A Look at Schubert Vocal Works
When we look at Franz Schubert’s song output, it is a truly amazing number. In just a few years, 11 to be exact, Schubert (1797-1828) wrote over 600 songs. The poets he set varied from the greatest poets of his time, or of history, to contemporary minor poets who were his friends. It is a testimony to the skill with which Schubert was able to create a new world for the lied that makes this range of poetic sources interesting.
The greatest poet of Schubert’s age was Goethe. Johann Wolfgang von Goethe (1749-1832) was involved in all fields of arts, sciences, and politics. He was a writer and a statesman, a poet in a wide variety of styles from lyric to epic, a dramatist who wrote both prose and verse dramas, a writer in every genre from autobiography to botany to novels.

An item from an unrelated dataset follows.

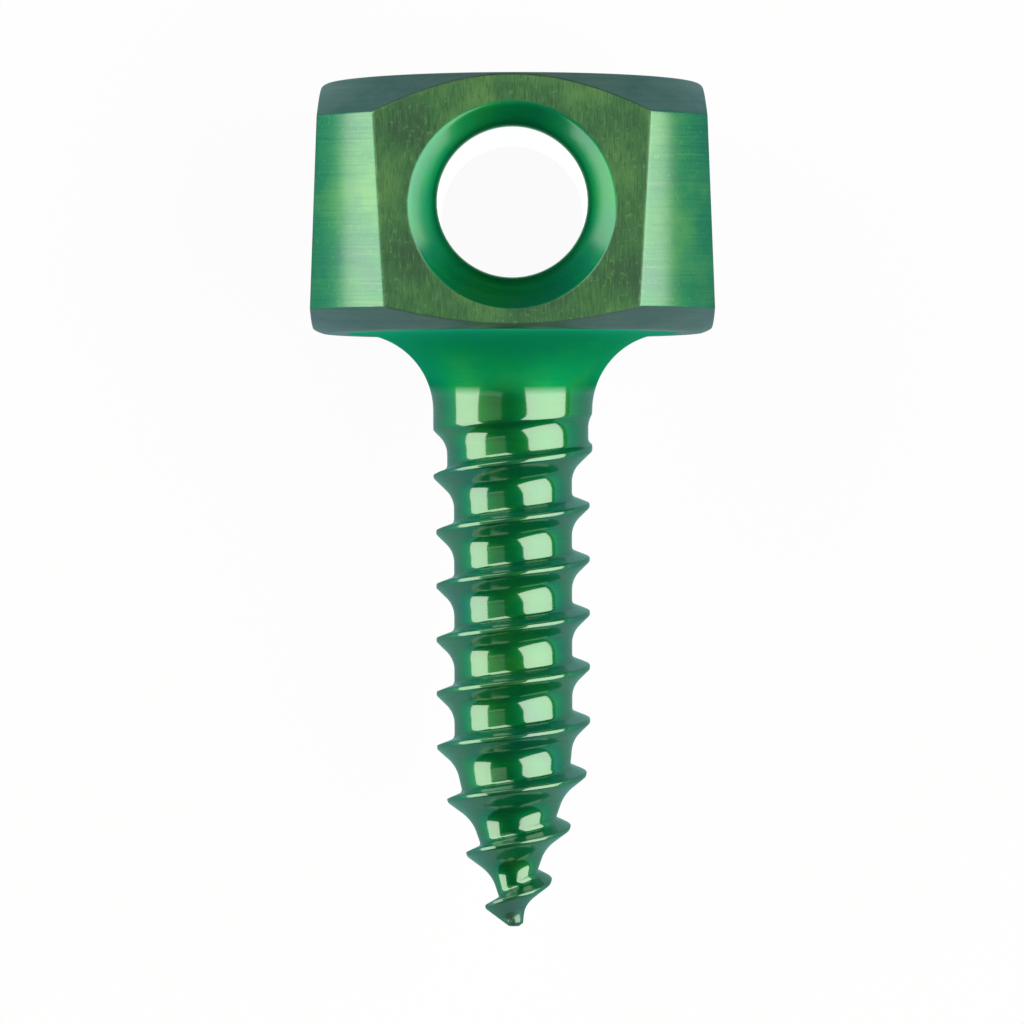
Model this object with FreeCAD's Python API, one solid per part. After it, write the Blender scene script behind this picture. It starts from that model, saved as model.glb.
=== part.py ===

More than 10,000 of his letters are still extant as are nearly 3,000 drawings. He was a literary celebrity by age 25. A recent reviewer of a new biography of Goethe noted wryly that if Goethe had lived during the age of Shakespeare, we’d be wondering if there were one Goethe or if there were many, now confused under one name.
Der Erlkönig
One of the most dramatic of Schubert’s vocal work settings was of Goethe’s poem, The Erlking, Der Erlkönig. It is a dramatic tale of a desperate father, sick child clutched in his arms, riding towards succor. The whole poem is a conversation between the child and his father, and the Erlking and the child. A narrator supplies the opening and closing scenarios. Schubert used the piano as more than just simple accompaniment to the poem. He makes the piano the other character in the drama: it becomes the horse the father is riding, moving desperately towards help.

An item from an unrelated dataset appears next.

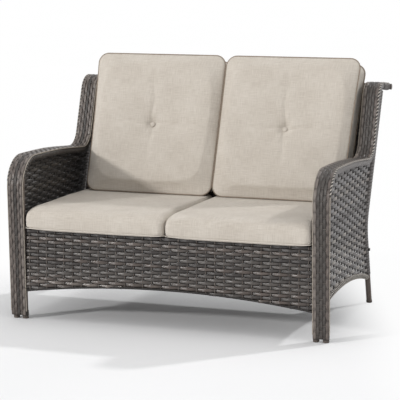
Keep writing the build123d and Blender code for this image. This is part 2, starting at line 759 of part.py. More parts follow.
def dimple(centre_x, top, floor, shrink):
    """The hollow that a tuft pulls into a face, from its rim at top down to its floor."""
    outlines = []
    for height, radius in ((top, tuft_r), ((top + floor) / 2, tuft_r * tuft_mid_share),
                           (floor, button_r + tuft_floor_margin)):
        with BuildSketch(back_plane(centre_x, height)) as ring:
            reach = radius + shrink
            slant = reach * sin(radians(45))
            with BuildLine():
                ThreePointArc((reach, tuft_y), (slant, tuft_y + slant), (0, tuft_y + reach))
                ThreePointArc((0, tuft_y + reach), (-slant, tuft_y + slant), (-reach, tuft_y))
                ThreePointArc((-reach, tuft_y), (-slant, tuft_y - slant), (0, tuft_y - reach))
                ThreePointArc((0, tuft_y - reach), (slant, tuft_y - slant), (reach, tuft_y))
            make_face()
        outlines.append(ring.sketch)
    return stacked(outlines)


front_top = back_front_crown
rear_top = -back_boxing - back_rear_crown
front_floor = front_top - front_tuft_depth
rear_floor = rear_top + rear_tuft_depth


def tufted(centre_x, shrink):
    """A back cushion's form with a tuft in its front and in its rear face."""
    form = back_form(centre_x, shrink)
    front_dimple = dimple(centre_x, front_top - shrink + seat_gap, front_floor - shrink, shrink)
    rear_dimple = dimple(centre_x, rear_top + shrink - seat_gap, rear_floor + shrink, shrink)
    with BuildPart() as made:
        add(form)
        add(front_dimple, mode=Mode.SUBTRACT)
        add(rear_dimple, mode=Mode.SUBTRACT)
    return made.part


for name, side in sides.items():
    centre_x = side * (back_split + back_cushion_width) / 2
    axis = back_plane(centre_x, 0)
    tuft_point = axis.from_local_coords(Vector(0, tuft_y))
    forward = axis.z_dir
    through = (tuft_point + forward * rear_top, tuft_point + forward * front_top)
    outer_form, inner_form = tufted(centre_x, 0), tufted(centre_x, cover_thickness)
    core_form = tufted(centre_x, cover_thickness + core_gap)
    zip_y = front_y + back_front_reach + back_boxing * cos(lean) / 2
    zip_width = back_cushion_width * zip_width_share

    with BuildPart() as back_cover:
        add(outer_form)
        add(inner_form, mode=Mode.SUBTRACT)
        rod(*through, twine_r + seat_gap, mode=Mode.SUBTRACT)
        with Locations((centre_x, zip_y, back_foot_z)):
            Box(zip_width, zip_height, 4 * cover_thickness, mode=Mode.SUBTRACT)
    save(back_cover, f"{name}_back_cushion_cover")

    with BuildPart() as back_core:
        add(core_form)
        rod(*through, twine_r + seat_gap, mode=Mode.SUBTRACT)
    save(back_core, f"{name}_back_cushion_core")

    with BuildPart() as back_zip:
        with Locations((centre_x, zip_y, back_foot_z + zip_thickness / 2)):
            Box(zip_width - 2 * seat_gap, zip_height - 2 * seat_gap, zip_thickness)
    save(back_zip, f"{name}_back_cushion_zip")

    for seam_name, height in (("front", 0), ("rear", -back_boxing)):
        stand_off = piping_r + seat_gap
        seam = pillow_outline(back_plane(centre_x, height), back_cover_half + stand_off,
                              -height * tan(lean) - stand_off, back_cushion_height + stand_off,
                              back_corner + stand_off, (0, back_pull, back_pull, back_pull))
        seam_path = seam.faces()[0].outer_wire()
        with BuildPart() as piping:
            with BuildSketch(Plane(origin=seam_path @ 0, z_dir=seam_path % 0)):
                Circle(piping_r)
            sweep(path=seam_path)
        save(piping, f"{name}_back_cushion_{seam_name}_piping")

    with BuildPart() as back_buttons:
        for floor, turn in ((front_floor, 1), (rear_floor, -1)):
            base = tuft_point + forward * (floor + turn * seat_gap)
            rod(base, base + forward * turn * button_height, button_r)
        fillet(back_buttons.edges().filter_by(GeomType.CIRCLE), radius=button_round)
    save(back_buttons, f"{name}_back_cushion_buttons")

    with BuildPart() as tuft_twine:
        rod(tuft_point + forward * (rear_floor - seat_gap), tuft_point + forward * (front_floor + seat_gap),
            twine_r)
    save(tuft_twine, f"{name}_back_cushion_tuft_twine")
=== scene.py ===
# %% [markdown]
# # A patio loveseat in woven resin
#
# The seat has a bent tube frame, woven resin skins, two loose seat cushions and two leaning back
# cushions, each pulled in by one tuft. The frame arrives as exact solids in metres, with the front
# facing -Y and the floor at zero. This lesson dresses it: it weaves the skins strand by strand, skins the
# tubes, sews the cushions and lights the whole as in the reference picture.

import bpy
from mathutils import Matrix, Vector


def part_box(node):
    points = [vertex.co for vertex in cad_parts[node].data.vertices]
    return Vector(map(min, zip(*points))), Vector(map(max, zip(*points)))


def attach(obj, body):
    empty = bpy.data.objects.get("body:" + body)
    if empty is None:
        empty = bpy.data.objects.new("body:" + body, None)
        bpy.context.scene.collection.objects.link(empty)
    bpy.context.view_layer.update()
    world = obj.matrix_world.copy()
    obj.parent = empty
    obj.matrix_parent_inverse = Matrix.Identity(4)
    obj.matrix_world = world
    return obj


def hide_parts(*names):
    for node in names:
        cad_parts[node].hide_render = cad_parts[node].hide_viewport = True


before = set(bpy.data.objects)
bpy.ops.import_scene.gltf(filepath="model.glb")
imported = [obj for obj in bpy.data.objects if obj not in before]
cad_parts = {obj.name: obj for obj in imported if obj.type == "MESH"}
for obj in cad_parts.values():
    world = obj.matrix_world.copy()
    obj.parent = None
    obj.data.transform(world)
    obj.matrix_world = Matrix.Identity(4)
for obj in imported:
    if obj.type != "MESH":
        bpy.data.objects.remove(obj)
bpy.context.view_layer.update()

# %% Modules
from math import ceil, cos, pi, radians, sin, sqrt, tan

import bmesh
import bpy
import numpy as np
from mathutils import Matrix, Vector

# %% [markdown]
# ## Camera
#
# The picture was taken from a little right of the front and slightly above the arms, from far away with a
# long lens. A place, a turn round the seat and a height angle set such a camera, and each can be judged
# alone against the picture. The lens then sets how large the seat stands in it.

# %% Camera
camera_place = Vector((2.1431, -6.03295, 1.40681))
camera_turn, camera_rise = radians(19.685), radians(8.639)
camera_lens = 146.8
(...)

Franz Schubert: Erlkonig, Op. 1, D. 328 (Dietrich Fischer-Dieskau, baritone; Gerald Moore, piano)
We hear this as a sublime combination of voice and piano. The piano is the ceaselessly running horse while the singer takes on four different voices: the dry narrator, the calming father, the increasingly hysterical child, and the wheedling Erlkönig. As you listen to the song, you can hear that the 3 actors are sung in different ranges: the child high, the father low, and the Erlkönig middle and in a major key, and. It is through the drama of this setting that the last words come. In the accompaniment we hear that the horse has arrived at its destination. All sound has ceased and then the final phrase: …In seinen Armen das Kind war… tot. (…In his arms, the child was …\… dead.)
Die schöne Müllerin
Wilhelm Müller (1794-1827) published 7 books of poetry in 11 years and yet today, is best known for supplying the poetry for 2 song cycles set by Schubert. The poet and the composers were born just three years apart and both died shortly after turning 30. Schubert’s song cycle Die schöne Müllerin (The beautiful miller’s daughter) takes the 25 verses of Müller’s original and sets 20 of them, omitting the prologue and epilogue, and three internal verses that have never been set to music by any composer. Schubert’s setting takes us from the happy journeyman miller (think miller as intern) looking for a job, Das Wandern, through his unrequited love for the miller’s daughter, Mein!, to his suicide at her spurning of him for the Hunter, Des Baches Wiegenlied.
Franz Schubert: Die schöne Müllerin, Op. 25, D. 795 – 1. Das Wandern (Dietrich Fischer-Dieskau, baritone; Gerald moore, piano)
Franz Schubert: Die schöne Müllerin, Op. 25, D. 795 – 11. Mein! (Dietrich Fischer-Dieskau, baritone; Gerald moore, piano)
Franz Schubert: Die schöne Müllerin, Op. 25, D. 795 – 20. Des Baches Wiegenlied (Dietrich Fischer-Dieskau, baritone; Gerald moore, piano)
We can hear through Schubert’s setting how our journeyman miller matures. The first song is strophic, with five verses, all set to the same music. We get the impression of a fairly simple man. By verse 11, the journeyman miller is confiding to the brook that “Die geliebte Müllerin ist mein!” (The beloved miller’s daughter is mine!). We can hear the joy in his voice. In verse 20, at the end, the miller has drowned himself and the brook, his constant confidant during the song cycle, is comforting the dead man, giving him a soft pillow, telling him to sleep out his happiness and his pain.